Longtemps arboré comme signe d'appartenance sociale, le tatouage s'est peu à peu transformé en manifestation de notre intériorité, de notre individualité. Il participe selon le philosophe Lipovetsky à une esthétisation du monde, jusqu'à faire de nos corps un moyen d'expression comme les autres.
A l’abri des regards ou proclamées à la surface de la peau, ces quelques lignes tracées au fil de l’aiguille, parlent en réalité autant de notre époque que des personnes qui arborent ces dessins distinctifs.
C’est d’ailleurs ce qu’analyse le philosophe Gilles Lipovetsky dans son ouvrage L’Esthétisation du monde, expliquant que le corps humain est tatoué depuis la nuit des temps, orné, scarifié selon des pratiques magiques et religieuses pour l’inscrire dans une appartenance sociale.
La fonction première du tatouage : ancrer son porteur dans une logique d’appartenance
L'ancrer à un groupe, un corps de métier. Du marin, au militaire, le tatouage se fait signe revendiqué d’affiliation, marque de fierté ou d’allégeance. Il fonctionne aussi comme signe de l’exclusion d’une personne de la sphère sociale, des criminels, aux forçats, en passant par les prostituées dans certaines sociétés.
Il arrive enfin que le tatouage se veuille l’expression d’un rejet de la société, de ses impératifs et de ses normes. Il se revendique alors comme une forme de résistance à part entière, sapant de manière plus ou moins visible, l’empire de la société bourgeoise, blanche, masculine dans laquelle il s'insère. Du tatouage féministe à la marque punk ou anarchiste, le tatouage se fait lieu de réappropriation de son identité, de sa culture et de son propre pouvoir.
Une perte de sa dimension collective
Peu à peu, pourtant, le tatouage a perdu cette dimension sociale, collective. Avec la montée en puissance de l’individualisme et de la société de consommation, le tatouage a perdu sa dimension communautaire, initiatrice même, pour se transformer en processus d’expression personnelle, dans une logique radicalement individualiste.
C’est ce qu’explique Gilles Lipovetsky lorsqu’il écrit, je cite, “le tatouage n’est plus aujourd’hui qu’un théâtre individuel destiné à attirer le regard, se doter d’une parure esthétique originale, exposer la mémoire d’un événement personnel, sa personnalité, sa différence.”
On est désormais à même de faire inscrire sur son corps les signes de son désir, les traces de sa personnalité particulière.
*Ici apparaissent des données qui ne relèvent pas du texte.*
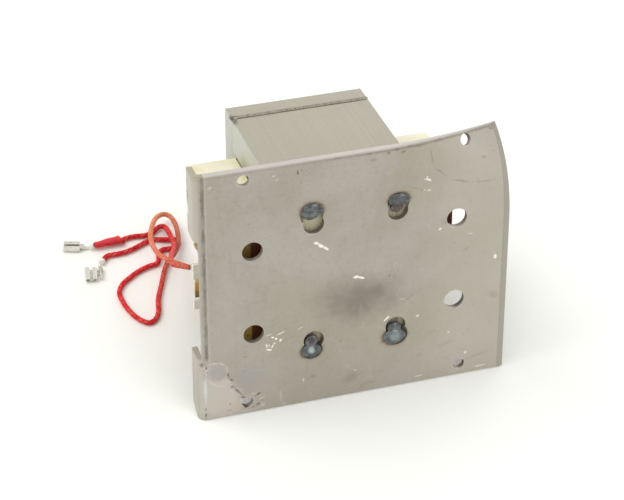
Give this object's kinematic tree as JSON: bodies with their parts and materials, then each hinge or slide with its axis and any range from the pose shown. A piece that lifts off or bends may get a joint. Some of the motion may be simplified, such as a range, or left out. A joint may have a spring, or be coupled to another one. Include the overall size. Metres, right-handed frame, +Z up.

Le tatouage se fait ainsi la démonstration de notre originalité, de notre créativité, ou même le reflet de nos intérêts personnels.
On voit désormais fleurir sur les bras de nos contemporains, des tatouages d’avocat, de pizza ou de dinosaures. Autant de manifestations visuelles, qui portent au regard de tous nos passions anodines, une forme de poétique de l’inutile. Ces marques traduisent désormais une volonté de singularisation, une décoration sur mesure de notre propre corps, qui passe par la permanence de l’aiguille et de l’encre.
Car c’est bien ce qui différencie le tatouage des autres parures que nous arborons : son caractère permanent. C’est même ce qui fait le paradoxe de cette pratique qui se présente comme un phénomène de singularisation, propre à la mode, tout en abandonnant la dimension passagère des cycles du style.
Des signes permanents de singularisation
Pour citer Lipovetsky, “tandis que dans la société-mode du capitalisme, tout change sans cesse, on voit monter le besoin de signes intangibles, qui échappent à l’obsolescence de toute chose et permettant d’affirmer la singularité du sujet”. Pour le philosophe cette permanence, pensée comme un foisonnement de gestes artistiques, participe même d’une esthétisation du monde.
Au-delà des expériences personnelles multiples et anonymes, on a d'ailleurs vu le corps humain devenir un nouvel espace de manifestation artistique. La peau se trouve revendiquée comme une toile à part entière, une surface de création, suivant les codes de l’esthétique, mais aussi de l’économie et du politique.
On pense ainsi évidemment à l’artiste Wim Delvoye qui, dans une nouvelle extravagance, a offert rien de moins que d’acheter la peau d’un homme, Tim Steiner, afin d’y apposer les signes de son art, avec un immense tatouage aux inspirations mystiques et religieuses. L’homme doit donc se présenter à de nombreuses expositions afin d’être admiré, tel une oeuvre d’art vivante. A sa mort, le tatouage doit être découpé et remis à un collectionneur, qui l’a acquis pour la somme de 150 000 euros. Une somme qui sera ensuite partagée entre le tatoueur et le tatoué.